Watson White explained that while her venue can still host weddings, all of the brides and grooms who were on the schedule from April through September have opted to postpone. “They are being faced with a tough decision: do they want to cut their guest list and face a big family conflict, or do they want to reschedule? No one wants to put their grandparents in danger and they don’t want people traveling from out of state at this time.”
Those who choose to carry on in the face of the pandemic are met with the task of shrinking their guest lists, asking guests to wear face masks and ditching a buffet-style dinner for table service or other unique offerings.
Evie Turner, vice president of catering at Main & Market in Annapolis says it is now offering individual options for weddings. “We are doing our best to cater to our clients’ needs and following through with best COVID-19 practices by offering plated dinners or creative box solutions. We have adorable charcuterie boxes, bento boxes or elegant box lunches for events.”

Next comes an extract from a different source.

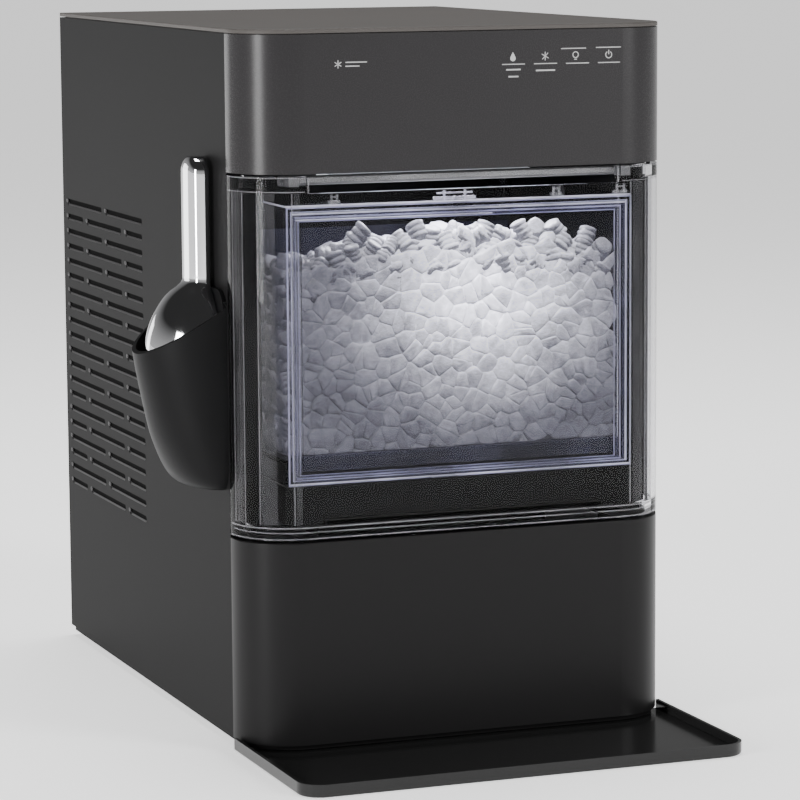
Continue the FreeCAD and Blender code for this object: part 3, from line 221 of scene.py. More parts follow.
def piece(name, vertices, faces, body, slot, material=None, smooth=True):
    """A mesh piece that rides on a CAD body. Its vertices are in the row frame, in metres."""
    mesh = bpy.data.meshes.new(name)
    mesh.from_pydata([tuple(v) for v in vertices], [], faces)
    mesh.validate()
    obj = bpy.data.objects.new(name, mesh)
    bpy.context.scene.collection.objects.link(obj)
    mesh.polygons.foreach_set("use_smooth", [smooth] * len(mesh.polygons))
    finish_with(obj, material or FINISH[slot])
    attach(obj, body)
    return obj


# ---------------------------------------------------------------- ice

random.seed(7)


def painted_glow_ice_material(name, glow_gain, up_facing_glow, level):
    """Pressed ice: milky, with a painted glow round the lamp's pool of light, and painted light that is
    brighter where a facet faces up.
    """
    material, nodes, links = new_material(name)
    shader = nodes["Principled BSDF"]
    coord = nodes.new("ShaderNodeTexCoord")
    link = links.new

    def noise(scale, detail):
        node = nodes.new("ShaderNodeTexNoise")
        node.inputs["Scale"].default_value = scale
        node.inputs["Detail"].default_value = detail
        link(coord.outputs["Object"], node.inputs["Vector"])
        return node.outputs["Fac"]

    def math_of(kind, first, second):
        node = nodes.new("ShaderNodeMath")
        node.operation = kind
        for number, value in enumerate((first, second)):
            if isinstance(value, (int, float)):
                node.inputs[number].default_value = value
            else:
                link(value, node.inputs[number])
        return node.outputs[0]

    fine, middle, cloud = noise(800, 4), noise(230, 5), noise(58, 2)
    relief = nodes.new("ShaderNodeBump")
    relief.inputs["Strength"].default_value = 0.6
    relief.inputs["Distance"].default_value = 0.0011
    link(math_of("ADD", math_of("MULTIPLY", fine, 0.4), middle), relief.inputs["Height"])
    link(relief.outputs["Normal"], shader.inputs["Normal"])

    # Painted light: the glow is strongest at the lamp's pool and fades with distance from it.
    place = nodes.new("ShaderNodeMapping")
    pool, pool_reach = at(16, 16, 264), (0.112, 0.17, 0.092)
    place.inputs["Location"].default_value = tuple(-c / r for c, r in zip(pool, pool_reach))
    place.inputs["Scale"].default_value = tuple(1 / r for r in pool_reach)
    link(coord.outputs["Object"], place.inputs["Vector"])
    reach = nodes.new("ShaderNodeVectorMath")
    reach.operation = "LENGTH"
    link(place.outputs["Vector"], reach.inputs[0])
    near = nodes.new("ShaderNodeMapRange")
    near.inputs["From Min"].default_value = 0.05
    near.inputs["From Max"].default_value = 1.1
    near.inputs["To Min"].default_value = 1.0
    near.inputs["To Max"].default_value = 0.0
    link(reach.outputs["Value"], near.inputs["Value"])
    near_power = math_of("ADD", math_of("POWER", near.outputs["Result"], 2.3), 0.03)

    # Painted light: facets that face up glow more, as if lit from above; cloudy patches and the middle noise
    # make the glow uneven.
    parts = nodes.new("ShaderNodeSeparateXYZ")
    link(relief.outputs["Normal"], parts.inputs[0])
    facing = math_of("ADD", math_of("MULTIPLY", parts.outputs["Z"], up_facing_glow), level)
    patches = math_of("SUBTRACT", math_of("MULTIPLY", cloud, 0.8), 0.27)
    facing = math_of("MAXIMUM", math_of("ADD", facing, patches), 0.05)
    grain = math_of("ADD", math_of("MULTIPLY", middle, 0.9), 0.45)
    power = math_of("MULTIPLY", math_of("MULTIPLY", near_power, facing), grain)
    link(math_of("MULTIPLY", power, glow_gain), shader.inputs["Emission Strength"])
    shader.inputs["Emission Color"].default_value = (0.97, 0.97, 1.0, 1)
    tone = nodes.new("ShaderNodeMix")
    tone.data_type = "RGBA"
    tone.inputs[6].default_value = (0.07, 0.07, 0.085, 1)
    tone.inputs[7].default_value = (0.20, 0.20, 0.225, 1)
    link(middle, tone.inputs["Factor"])
    link(tone.outputs[2], shader.inputs["Base Color"])
    shader.inputs["Roughness"].default_value = 0.25
    shader.inputs["IOR"].default_value = 1.31
    return material


# Both ices glow with painted light: the gain, the weight of facets that face up, and the glow of upright
# facets.
ICE = painted_glow_ice_material("pressed_ice_painted_glow", 6.4, 0.55, 0.42)
LOOSE_ICE = painted_glow_ice_material("loose_ice_painted_glow", 6.0, 1.0, 0.12)


def heap(x, y):
    """The height of the ice, in millimetres."""
    hump = 304 - 10 * ((x - 5) / 90) ** 2
    return hump - 0.24 * (y - 16) + 2.5 * math.sin(x * 0.11 + 1) + 1.5 * math.sin(x * 0.23)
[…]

Turner says she is seeing a “tremendous” number of micro-weddings and intimate at-home events for 10 to 50 people. “Obviously business has decreased in volume but we are still offering our quality menu and making life delicious to our clients.”
At Mamma Lucia, a pair of Italian restaurants in Chesapeake Beach and Dunkirk, the wedding receptions and parties look different than they used to. Owner Maria Lubrano says she and her staff are doing what they can to both abide by the safety rules and keep customers happy.
“For parties here at the restaurant, we have to abide by the 50 percent capacity rules,” says Lubrano. “So that means we must keep guests spread out, so there’s no buffet, no family-style serving. But some people are not happy that they still have to wear masks to come in our building (for an event). A lot of people have simply chosen to reschedule.”
Mamma Lucia’s catering service is providing no-contact deliveries for rehearsal dinners and receptions.
Another Calvert locale still open for wedding business is The Westlawn Inn, which hosts weddings and rehearsal dinners, plus The Guest Quarters at the Inn is available for out-of-town guests. Owners Jan and Lee Travers say their cozier size is an advantage in the time of smaller weddings and receptions.
“Right now, people are re-imagining their plans, so both the Guest Quarters and the Westlawn rehearsal dinner space is more appropriate, and more affordable than many others,” says Jan.
For those who can’t bear to cut their guest lists, most venues and vendors are staying flexible. “We have been working around the clock to help couples find a new date and create custom packages to help alleviate some of the stress and sadness they have been feeling during these last couple of months. Every one of these couples mean the world to us and if there is anything we can do to help them out, we are happy to,” says Wood.
That’s the advice Watson White is handing out to couples, too. “You may feel defeated or overwhelmed but this is your special day, so don’t let this pandemic get you down. Yes, it might look different, you might have to lower the guest list, or it may be during an off-season, but the result will be the same: You will marry the love of your life! It will still be meaningful and unique and later in life you can tell your children and grandchildren stories of how you persevered through the 2020 pandemic.”
The pandemic provides perspective for many couples. And for those who are waiting to make their magical day happen.
“When life gives you lemons, you make lemonade—you don’t throw out the lemonade stand, too,” says Lubrano.